* **ENTRIES PROVIDED**
• • •

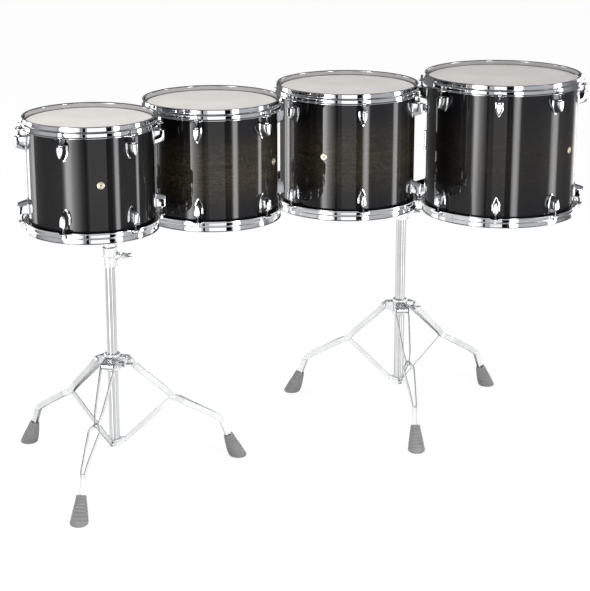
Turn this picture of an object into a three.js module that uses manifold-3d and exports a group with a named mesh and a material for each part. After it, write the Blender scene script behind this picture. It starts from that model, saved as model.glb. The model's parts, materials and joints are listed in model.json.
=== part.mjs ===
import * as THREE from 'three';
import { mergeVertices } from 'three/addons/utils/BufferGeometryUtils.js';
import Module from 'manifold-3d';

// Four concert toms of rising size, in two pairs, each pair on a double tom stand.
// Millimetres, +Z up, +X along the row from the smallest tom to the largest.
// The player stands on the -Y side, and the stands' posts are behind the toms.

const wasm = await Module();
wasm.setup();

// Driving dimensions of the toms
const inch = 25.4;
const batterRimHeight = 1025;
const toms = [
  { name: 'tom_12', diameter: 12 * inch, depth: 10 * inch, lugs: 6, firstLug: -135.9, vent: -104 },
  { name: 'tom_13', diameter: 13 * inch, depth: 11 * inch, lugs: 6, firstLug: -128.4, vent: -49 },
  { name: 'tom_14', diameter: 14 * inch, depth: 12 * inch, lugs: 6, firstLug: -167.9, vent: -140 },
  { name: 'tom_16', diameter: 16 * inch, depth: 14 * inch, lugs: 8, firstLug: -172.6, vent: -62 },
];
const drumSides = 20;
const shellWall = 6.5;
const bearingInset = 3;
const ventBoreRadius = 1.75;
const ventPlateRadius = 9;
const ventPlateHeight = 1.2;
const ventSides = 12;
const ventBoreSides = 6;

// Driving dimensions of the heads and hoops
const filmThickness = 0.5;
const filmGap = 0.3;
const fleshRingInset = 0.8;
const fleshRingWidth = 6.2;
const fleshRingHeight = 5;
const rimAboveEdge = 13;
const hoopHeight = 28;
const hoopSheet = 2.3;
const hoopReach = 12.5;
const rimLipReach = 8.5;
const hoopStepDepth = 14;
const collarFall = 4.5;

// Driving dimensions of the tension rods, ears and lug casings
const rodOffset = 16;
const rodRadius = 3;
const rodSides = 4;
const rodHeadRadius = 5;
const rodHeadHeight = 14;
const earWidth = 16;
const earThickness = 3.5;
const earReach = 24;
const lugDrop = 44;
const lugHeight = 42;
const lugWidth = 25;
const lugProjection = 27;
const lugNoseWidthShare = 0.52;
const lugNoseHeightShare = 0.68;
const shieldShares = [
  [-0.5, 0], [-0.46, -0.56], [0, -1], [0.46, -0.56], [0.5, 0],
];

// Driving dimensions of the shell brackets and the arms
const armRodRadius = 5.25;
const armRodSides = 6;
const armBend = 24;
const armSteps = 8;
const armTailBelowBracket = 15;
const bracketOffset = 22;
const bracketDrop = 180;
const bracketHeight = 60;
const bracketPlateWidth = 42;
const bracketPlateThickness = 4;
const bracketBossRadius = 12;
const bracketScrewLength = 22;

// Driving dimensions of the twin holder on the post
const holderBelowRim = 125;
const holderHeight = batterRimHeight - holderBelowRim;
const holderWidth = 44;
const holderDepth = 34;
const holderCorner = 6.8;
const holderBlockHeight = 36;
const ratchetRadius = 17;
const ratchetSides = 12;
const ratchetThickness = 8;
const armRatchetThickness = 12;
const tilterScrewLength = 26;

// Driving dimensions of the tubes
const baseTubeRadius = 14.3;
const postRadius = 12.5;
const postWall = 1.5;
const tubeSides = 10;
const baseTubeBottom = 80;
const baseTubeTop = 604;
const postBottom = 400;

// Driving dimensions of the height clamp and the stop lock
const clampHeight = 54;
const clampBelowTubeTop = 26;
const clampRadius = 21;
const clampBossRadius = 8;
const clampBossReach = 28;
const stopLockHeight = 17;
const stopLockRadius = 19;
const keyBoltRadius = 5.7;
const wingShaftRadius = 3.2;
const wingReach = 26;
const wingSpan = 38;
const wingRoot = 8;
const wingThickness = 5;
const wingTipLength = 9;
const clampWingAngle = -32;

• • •

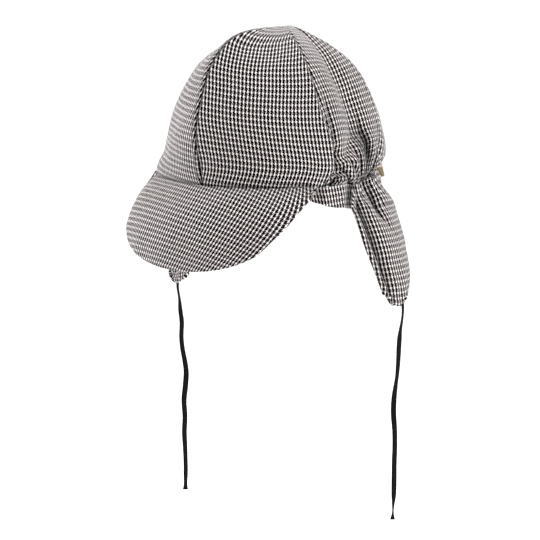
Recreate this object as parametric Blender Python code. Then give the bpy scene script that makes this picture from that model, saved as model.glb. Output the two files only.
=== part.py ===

• • •

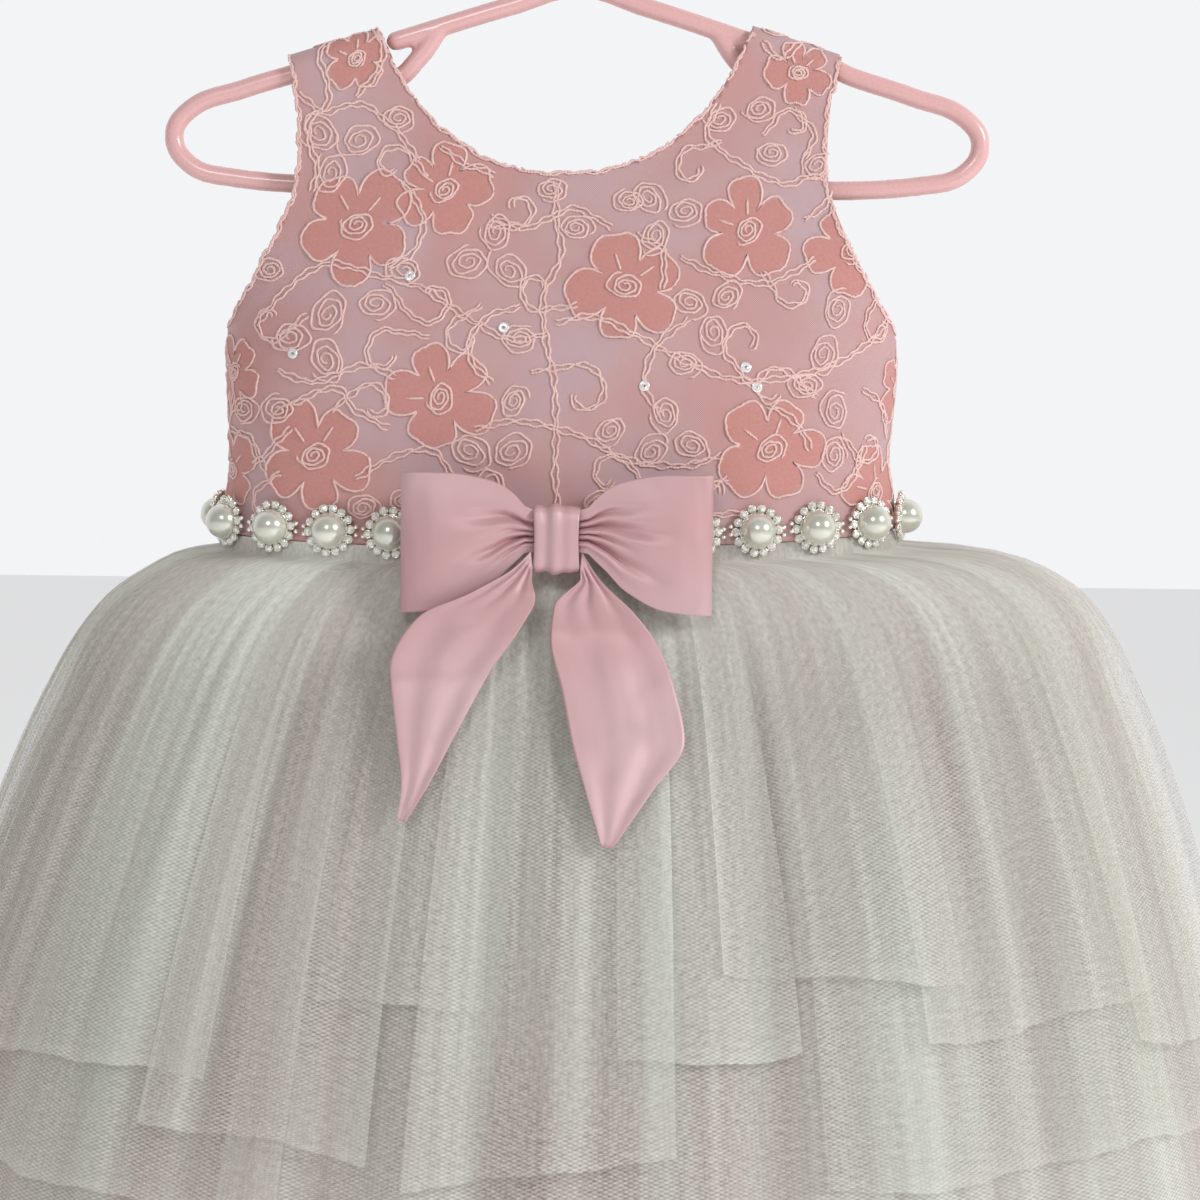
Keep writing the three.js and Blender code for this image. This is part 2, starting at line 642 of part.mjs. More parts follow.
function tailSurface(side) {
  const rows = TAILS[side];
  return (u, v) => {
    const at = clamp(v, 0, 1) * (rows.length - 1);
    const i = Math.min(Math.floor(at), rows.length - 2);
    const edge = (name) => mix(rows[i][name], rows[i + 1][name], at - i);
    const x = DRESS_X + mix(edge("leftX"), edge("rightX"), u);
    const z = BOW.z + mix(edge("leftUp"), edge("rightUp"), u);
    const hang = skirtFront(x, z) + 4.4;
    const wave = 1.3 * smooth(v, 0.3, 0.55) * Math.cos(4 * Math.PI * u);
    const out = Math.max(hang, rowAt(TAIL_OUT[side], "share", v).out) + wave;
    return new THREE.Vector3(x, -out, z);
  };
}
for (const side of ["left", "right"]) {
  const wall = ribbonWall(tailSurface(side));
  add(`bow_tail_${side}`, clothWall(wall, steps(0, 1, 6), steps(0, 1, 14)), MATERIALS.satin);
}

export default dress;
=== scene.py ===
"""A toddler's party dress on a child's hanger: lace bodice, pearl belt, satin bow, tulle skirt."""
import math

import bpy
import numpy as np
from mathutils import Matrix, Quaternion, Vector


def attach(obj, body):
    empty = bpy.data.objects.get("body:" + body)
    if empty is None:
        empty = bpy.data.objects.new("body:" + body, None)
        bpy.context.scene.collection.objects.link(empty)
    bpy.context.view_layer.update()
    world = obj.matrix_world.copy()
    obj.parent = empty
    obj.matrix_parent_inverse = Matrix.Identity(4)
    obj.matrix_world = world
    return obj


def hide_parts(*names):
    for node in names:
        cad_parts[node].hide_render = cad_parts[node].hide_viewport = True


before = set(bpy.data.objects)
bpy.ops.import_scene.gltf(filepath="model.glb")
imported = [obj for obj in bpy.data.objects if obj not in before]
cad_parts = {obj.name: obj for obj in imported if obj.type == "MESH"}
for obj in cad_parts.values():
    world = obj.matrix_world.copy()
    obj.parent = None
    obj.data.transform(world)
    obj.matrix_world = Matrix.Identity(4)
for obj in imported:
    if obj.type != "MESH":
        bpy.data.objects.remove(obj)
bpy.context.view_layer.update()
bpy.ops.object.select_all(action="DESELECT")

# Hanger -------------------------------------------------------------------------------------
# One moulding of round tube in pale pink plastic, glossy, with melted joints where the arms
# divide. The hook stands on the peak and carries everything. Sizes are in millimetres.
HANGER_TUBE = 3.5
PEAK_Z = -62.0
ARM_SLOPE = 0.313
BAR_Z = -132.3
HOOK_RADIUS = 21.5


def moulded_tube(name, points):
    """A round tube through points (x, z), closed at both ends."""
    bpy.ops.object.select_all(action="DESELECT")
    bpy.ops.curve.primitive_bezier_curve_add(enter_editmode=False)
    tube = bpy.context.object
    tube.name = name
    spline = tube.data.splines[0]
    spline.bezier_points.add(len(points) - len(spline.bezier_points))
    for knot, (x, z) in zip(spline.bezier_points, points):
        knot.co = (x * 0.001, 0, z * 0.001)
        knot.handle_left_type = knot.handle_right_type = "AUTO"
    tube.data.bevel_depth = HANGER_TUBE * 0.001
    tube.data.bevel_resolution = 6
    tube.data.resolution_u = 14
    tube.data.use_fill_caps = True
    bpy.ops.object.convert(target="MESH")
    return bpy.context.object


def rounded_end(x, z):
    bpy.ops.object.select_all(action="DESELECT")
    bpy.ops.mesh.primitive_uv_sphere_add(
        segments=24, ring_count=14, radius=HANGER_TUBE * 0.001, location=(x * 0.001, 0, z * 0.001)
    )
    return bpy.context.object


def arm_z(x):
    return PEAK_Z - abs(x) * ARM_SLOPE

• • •

* **SET TASK**
Exactly the lines from the line with "in imported if" to the line with "HOOK_RADIUS = 21.5", both included, are to be extracted, and no others.

* **FINAL RESULT**
cad_parts = {obj.name: obj for obj in imported if obj.type == "MESH"}
for obj in cad_parts.values():
    world = obj.matrix_world.copy()
    obj.parent = None
    obj.data.transform(world)
    obj.matrix_world = Matrix.Identity(4)
for obj in imported:
    if obj.type != "MESH":
        bpy.data.objects.remove(obj)
bpy.context.view_layer.update()
bpy.ops.object.select_all(action="DESELECT")

# Hanger -------------------------------------------------------------------------------------
# One moulding of round tube in pale pink plastic, glossy, with melted joints where the arms
# divide. The hook stands on the peak and carries everything. Sizes are in millimetres.
HANGER_TUBE = 3.5
PEAK_Z = -62.0
ARM_SLOPE = 0.313
BAR_Z = -132.3
HOOK_RADIUS = 21.5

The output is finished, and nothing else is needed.